* **EXERCISE**
Exactly reproduce each line of the listing that follows.

* **DATA EXTRACT**
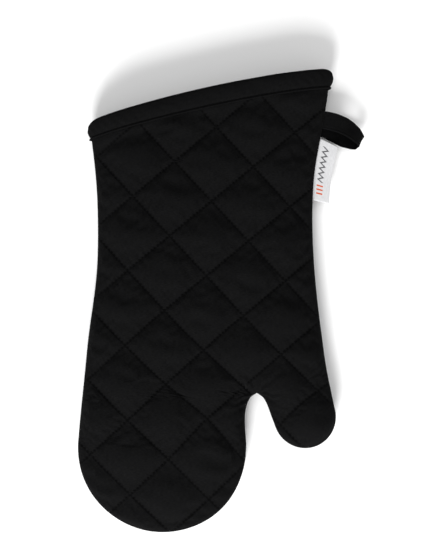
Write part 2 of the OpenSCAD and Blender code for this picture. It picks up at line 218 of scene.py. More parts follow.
def rows(side):
    # the rows of one grid, cuff first
    hand = side == "hand"
    edge, palmEnd = (leftEdge, palmEndLeft) if hand else (rightEdge, palmEndRight)
    part = (0, divideShare) if hand else (divideShare, 1)
    out = []
    for t in 1 - np.arange(gridSizes["palmRows"]) / gridSizes["palmRows"]:
        out.append(gridRow(*palmEnds(t), (float(hand), float(not hand)), mitt["cuffCrown"] * t**3, part))
    drop = mitt["forkDrop"]
    for t in np.arange(gridSizes["forkRows"]) / gridSizes["forkRows"]:
        middle, end = mix(divide, crotch, t), edgeAt(edge, palmEnd - drop * t)
        out.append(gridRow(end, middle, (1.0, t**3)) if hand else gridRow(middle, end, (t**3, 1.0)))
    m = gridSizes["crotchRows"]
    if hand:
        fullWidth = (fingerCentre[0] + fingerRadius - 0.6, crotch[1] - mitt["fingersDown"])
        curve = [crotch, *(crotch + step for step in mitt["fingerCorner"]),
                 fullWidth, fingerCentre + (fingerRadius, 0)]
        lastY = fingerCentre[1]
        centre, radius, across, along = fingerCentre, fingerRadius, np.array([1.0, 0]), np.array([0, -1.0])
    else:
        below = crotch + mitt["thumbStart"]
        curve = [crotch, crotch + mitt["thumbCorner"],
                 mix(thumbLeft, below, 0.8), mix(thumbLeft, below, 0.35), thumbLeft]
        lastY = thumbRight[1]
        centre, radius, across, along = thumbCentre, mitt["thumbRadius"], thumbAcross, thumbAlong
    inner, _ = alongCurve(curve, np.linspace(0, 1, m, endpoint=False))
    for y, end in zip(np.linspace(palmEnd - drop, lastY, m, endpoint=False), inner):
        out.append(gridRow(edgeAt(edge, y), end) if hand else gridRow(end, edgeAt(edge, y)))
    tipRows = gridSizes["tipRows" if hand else "thumbTipRows"]
    for j in range(tipRows + 1):
        angle = math.radians(88) * math.sin(math.pi / 2 * j / tipRows)
        middle = centre + along * radius * math.sin(angle)
        half = across * radius * math.cos(angle)
        out.append(gridRow(middle - half, middle + half, tip=(centre, radius, across, along, angle)))
    return out


rowLists = {side: rows(side) for side in ("hand", "thumb")}
columns = {"hand": gridSizes["handColumns"], "thumb": gridSizes["thumbColumns"]}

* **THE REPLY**
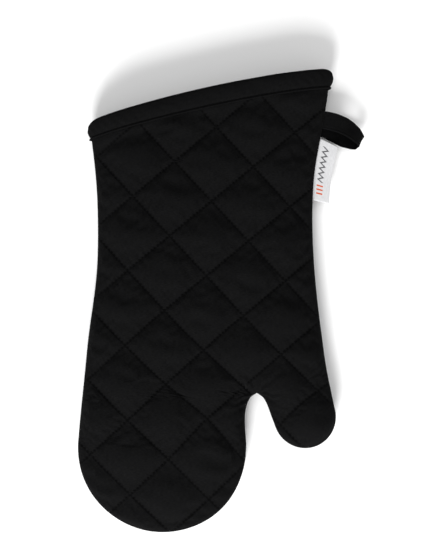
Write part 2 of the OpenSCAD and Blender code for this picture. It picks up at line 218 of scene.py. More parts follow.
def rows(side):
    # the rows of one grid, cuff first
    hand = side == "hand"
    edge, palmEnd = (leftEdge, palmEndLeft) if hand else (rightEdge, palmEndRight)
    part = (0, divideShare) if hand else (divideShare, 1)
    out = []
    for t in 1 - np.arange(gridSizes["palmRows"]) / gridSizes["palmRows"]:
        out.append(gridRow(*palmEnds(t), (float(hand), float(not hand)), mitt["cuffCrown"] * t**3, part))
    drop = mitt["forkDrop"]
    for t in np.arange(gridSizes["forkRows"]) / gridSizes["forkRows"]:
        middle, end = mix(divide, crotch, t), edgeAt(edge, palmEnd - drop * t)
        out.append(gridRow(end, middle, (1.0, t**3)) if hand else gridRow(middle, end, (t**3, 1.0)))
    m = gridSizes["crotchRows"]
    if hand:
        fullWidth = (fingerCentre[0] + fingerRadius - 0.6, crotch[1] - mitt["fingersDown"])
        curve = [crotch, *(crotch + step for step in mitt["fingerCorner"]),
                 fullWidth, fingerCentre + (fingerRadius, 0)]
        lastY = fingerCentre[1]
        centre, radius, across, along = fingerCentre, fingerRadius, np.array([1.0, 0]), np.array([0, -1.0])
    else:
        below = crotch + mitt["thumbStart"]
        curve = [crotch, crotch + mitt["thumbCorner"],
                 mix(thumbLeft, below, 0.8), mix(thumbLeft, below, 0.35), thumbLeft]
        lastY = thumbRight[1]
        centre, radius, across, along = thumbCentre, mitt["thumbRadius"], thumbAcross, thumbAlong
    inner, _ = alongCurve(curve, np.linspace(0, 1, m, endpoint=False))
    for y, end in zip(np.linspace(palmEnd - drop, lastY, m, endpoint=False), inner):
        out.append(gridRow(edgeAt(edge, y), end) if hand else gridRow(end, edgeAt(edge, y)))
    tipRows = gridSizes["tipRows" if hand else "thumbTipRows"]
    for j in range(tipRows + 1):
        angle = math.radians(88) * math.sin(math.pi / 2 * j / tipRows)
        middle = centre + along * radius * math.sin(angle)
        half = across * radius * math.cos(angle)
        out.append(gridRow(middle - half, middle + half, tip=(centre, radius, across, along, angle)))
    return out


rowLists = {side: rows(side) for side in ("hand", "thumb")}
columns = {"hand": gridSizes["handColumns"], "thumb": gridSizes["thumbColumns"]}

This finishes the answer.